Here are some of the major DPA (or similar) options in Alabama, along with their features to help you compare.

  • City of Huntsville Housing Down Payment Assistance: This deferred, forgivable loan means provides up to  $10,000 to help with your down payment.

     

  • City of Mobile Down Payment Assistance Program: The program provides up to $15,000 that can be used to cover the down payment.

     

  • Alabama Mortgage Program Down Payment Assistance: All eligible Alabama residents can access up to $10,000 in down payment investment. This local credit union initiative is designed to make purchasing a single-family attached or detached home a reality across the state.

What Makes a “Good” Program: Critical Evaluation Criteria

When comparing among programs (including those above, as well as any local ones you may find), consider the following criteria:

  1. Total Assistance Amount vs Need
    Does the program cover enough to significantly reduce your upfront cost? If a program only provides a small fraction of what you need for down payment + closing costs, the benefit may be marginal.
  2. Loan Type and Payback Terms
    • Grant / Forgivable loan: Best when you don’t expect to sell or move soon.
    • Deferred loan: Sometimes forgiven after a certain number of years or if you stay in the home.
    • Second mortgage: Might require payments; check interest, amortization, and term.
    • Repayment triggers: Selling, refinancing, renting out, etc.
  3. Compatibility with Primary Mortgage
    Some programs require certain mortgage products (fixed rate, FHA/VA/conventional), or working with specified lenders. See if you can find one that aligns with what you qualify for.
  4. Income & Purchase Price Caps
    Ensure your income and the house price fit within the program’s limits. Sometimes, even if you qualify, the grant or loan amount may come with a cap that reduces the help you can get.
  5. Credit Score and Debt-to-Income Requirements
    If your credit score is just below a program’s threshold, consider boosting it first. Debt-to-income ratio often matters (how much of income goes to housing + debts). A program might look good, but be unhelpful if it rejects you for credit or debt reasons.
  6. Required Homebuyer Education
    Many programs require you to  take a course or counseling. It may be free or fee-based, and may take time. Factor this in early.
  7. Timing and Availability
    Funds are limited; some programs are first-come, first-served. Also, local programs sometimes have cycles or postponed availability. Don’t wait until after you find a house to apply; you may need your application in early.
  8. Long-Term Cost / Hidden Costs
    Even programs with “free” help might have implicit costs, higher interest rate, cost of second mortgage, maintenance requirements, restrictions on modifying or selling the home, taxation effects, etc.
  9. Match with Your Plans
    If you expect to stay in the house for many years, a forgivable loan or grant may be more beneficial. If you plan to move soon, a repayable or second-mortgage loan may pose a risk.
  10. Local vs State vs Federal
    Local programs may offer more generous assistance or better terms for certain neighborhoods, but may have stricter or more specific eligibility requirements.

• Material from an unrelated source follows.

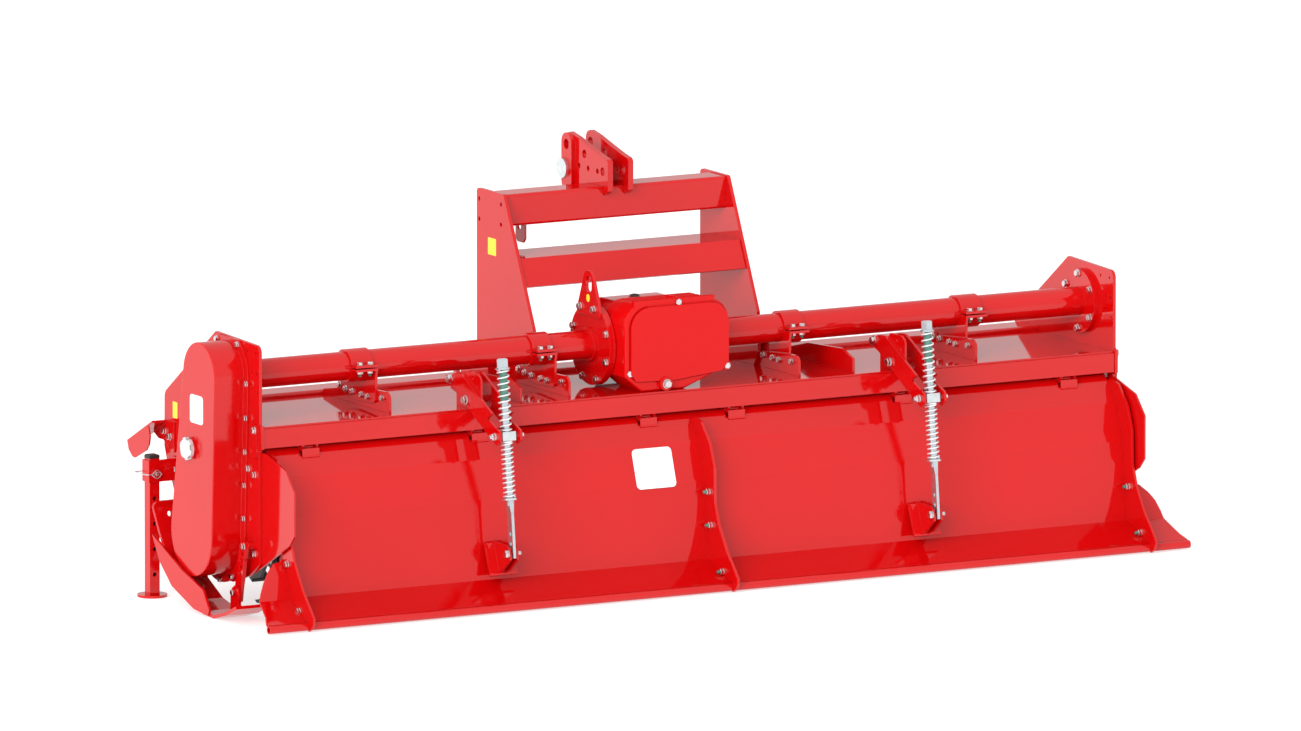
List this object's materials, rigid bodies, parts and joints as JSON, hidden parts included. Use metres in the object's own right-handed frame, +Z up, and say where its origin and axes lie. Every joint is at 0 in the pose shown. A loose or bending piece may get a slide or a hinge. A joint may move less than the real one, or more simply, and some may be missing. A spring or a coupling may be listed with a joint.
{
  "type": "rotary tiller",
  "caption": "Three-point mounted rotary tiller with a gear-driven bladed rotor under a hood, a sprung rear gate, end skids and folding-up parking stands.",
  "frame": {"origin": "on the floor, below the middle of the machine's box", "axes": "+Z up, +Y forward to the tractor, +X to the right seen from behind"},
  "size_m": [3.2795, 1.056, 1.304],
  "materials": {
    "red_paint": "gloss red enamel",
    "zinc": "bright zinc plate",
    "white_label": "plain white film",
    "yellow_label": "plain yellow film",
    "black_steel": "black painted forged steel"
  },
  "bodies": {
    "frame": {"arm_brackets": "red_paint", "clamp_brackets": "red_paint", "clamp_caps": "red_paint", "cross_tubes": "red_paint", "deflectors": "red_paint", "drive_case": "red_paint", "gearbox_cover": "red_paint", "gearbox_housing": "red_paint", "hinge_lugs": "red_paint", "hood_beams": "red_paint", "hood_deck": "red_paint", "hood_uprights": "red_paint", "inspection_cap": "zinc", "lifting_eye": "red_paint", "lower_hitch_lugs": "red_paint", "right_bearing": "red_paint", "side_plates": "red_paint", "side_shields": "red_paint", "skid_struts": "red_paint", "skids": "red_paint", "spring_arms": "red_paint", "stand_brackets": "red_paint", "top_link_ears": "red_paint", "top_link_pin": "zinc", "tower_bars": "red_paint", "tower_plates": "red_paint"},
    "rotor": {"rotor_shaft": "red_paint", "rotor_blades": "black_steel"},
    "input_shaft": {"input_shaft": "zinc"},
    "tailgate": {"tailgate_sheet": "red_paint", "tailgate_ribs": "red_paint", "tailgate_wings": "red_paint", "tailgate_pipe": "red_paint", "gate_knuckles": "red_paint", "spring_clevises": "red_paint"},
    "stand_left": {"parking_leg_left": "red_paint"},
    "spring_block_left": {"spring_block_left": "red_paint", "upper_spring_left": "zinc", "lower_spring_left": "zinc"},
    "spring_rod_left": {"spring_rod_left": "zinc"},
    "stand_right": {"parking_leg_right": "red_paint"},
    "spring_block_right": {"spring_block_right": "red_paint", "upper_spring_right": "zinc", "lower_spring_right": "zinc"},
    "spring_rod_right": {"spring_rod_right": "zinc"}
  },
  "joints": [
    {"name": "rotor_spin", "type": "hinge", "parent": "frame", "child": "rotor", "pos_m": [0, 0.014, 0.229], "axis": [1, 0, 0], "continuous": true},
    {"name": "input_spin", "type": "hinge", "parent": "frame", "child": "input_shaft", "pos_m": [0, 0.174, 0.7], "axis": [0, 1, 0], "continuous": true},
    {"name": "tailgate_hinge", "type": "hinge", "parent": "frame", "child": "tailgate", "pos_m": [0, -0.212, 0.519], "axis": [-1, 0, 0], "range_deg": [0, 20]},
    {"name": "spring_pivot_left", "type": "hinge", "parent": "frame", "child": "spring_block_left", "pos_m": [-0.746, -0.404, 0.533], "axis": [-1, 0, 0], "range_deg": [0, 22.78]},
    {"name": "spring_slide_left", "type": "slide", "parent": "spring_block_left", "child": "spring_rod_left", "axis": [0, 0.108, 0.9942], "range_m": [0, 0.0673], "deforming": ["lower_spring_left"]},
    {"name": "stand_slide_left", "type": "slide", "parent": "frame", "child": "stand_left", "axis": [0, 0, 1], "range_m": [0, 0.315]},
    {"name": "spring_pivot_right", "type": "hinge", "parent": "frame", "child": "spring_block_right", "pos_m": [0.746, -0.404, 0.533], "axis": [-1, 0, 0], "range_deg": [0, 22.78]},
    {"name": "spring_slide_right", "type": "slide", "parent": "spring_block_right", "child": "spring_rod_right", "axis": [0, 0.108, 0.9942], "range_m": [0, 0.0673], "deforming": ["lower_spring_right"]},
    {"name": "stand_slide_right", "type": "slide", "parent": "frame", "child": "stand_right", "axis": [0, 0, 1], "range_m": [0, 0.315]}
  ],
  "couplings": [
    {"joint": "input_spin", "follows": "rotor_spin", "ratio": 2.45},
    {"joint": "spring_pivot_left", "follows": "tailgate_hinge", "ratio": 1.114},
    {"joint": "spring_slide_left", "follows": "tailgate_hinge", "m_per_rad": 0.19},
    {"joint": "spring_pivot_right", "follows": "tailgate_hinge", "ratio": 1.114},
    {"joint": "spring_slide_right", "follows": "tailgate_hinge", "m_per_rad": 0.19}
  ]
}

State programs often have broader availability.

Steps to Choosing the Right Program for You

Putting it all together, here’s a practical step-by-step approach:

  1. Estimate your total cash needed: Add up the down payment, closing costs, inspection fees, and move-in costs.
  2. Determine what you can pay out of pocket: How much you’ve saved, how much you’re able to pay without assistance.
  3. List programs you might qualify for: State AHFA Step Up & AIS, local city/county programs (e.g., Mobile, Birmingham, etc.), private/agency programs like Chenoa; write down their assistance amounts, requirements, and terms.
  4. Compare assistance amounts vs your gap: Pick the program(s) that cover as much of the needed amount, with favorable terms (forgivable or deferred if possible).
  5. Check matching to your mortgage product: Are there required primary loan products or lenders? Do you qualify for them?
  6. Evaluate credit & income readiness: If slightly shy, consider boosting credit or reducing debts first; sometimes waiting to qualify for a better program is worth it.
  7. Understand repayment/forgiveness: Read the contract or program info carefully. What happens if you move, sell, refinance, or rent?
  8. Apply early & along with the mortgage process: Coordinate your assistance application with your mortgage process. Use approved lenders and make sure all documentation is ready.
  9. Seek expert guidance: Talk with lenders familiar with these programs, trusted real estate agents, and housing counselors. Many local non-profits or government housing offices offer free or low-cost counseling.
  10. Plan for “what ifs”: What if you don’t qualify? Have backups. What if funds are gone? What if you need to stay in the home longer than planned? Be clear on these so you don’t get surprised.

 Common Pitfalls to Watch

  • Assuming assistance is free: Some assistance is repayable or structured as a second mortgage.
  • Delays due to paperwork: Missing credit documents, not completing counseling or education courses, can delay closings.
  • Funds running out: Local programs often have limited funding; if you wait too long, you may lose eligibility.
  • Not using approved lenders: Using a lender not recognized by the program can disqualify you.
  • Restrictions on property type or location: Like price caps, areas that don’t qualify, or requiring occupying as a principal residence for certain years.
Down Payment Assistance
Down Payment Assistance

Bottom Line

Choosing the best DPA program in Alabama comes down to matching your personal financial profile and home-buying timeline with what the program offers in terms of assistance amount, loan or grant terms, eligibility, and costs. Here at Homebuyerwallet.com, we call these  Community Home Investment Programsor CHIPs. We have a list of these CHIPs, not just for Alabama but for the entire United States.

By taking stock of your income, credit, the property you want, and the level of assistance you need, and carefully comparing program details, you can pick the DPA option that minimizes your upfront burden, reduces risk, and helps you achieve homeownership with confidence.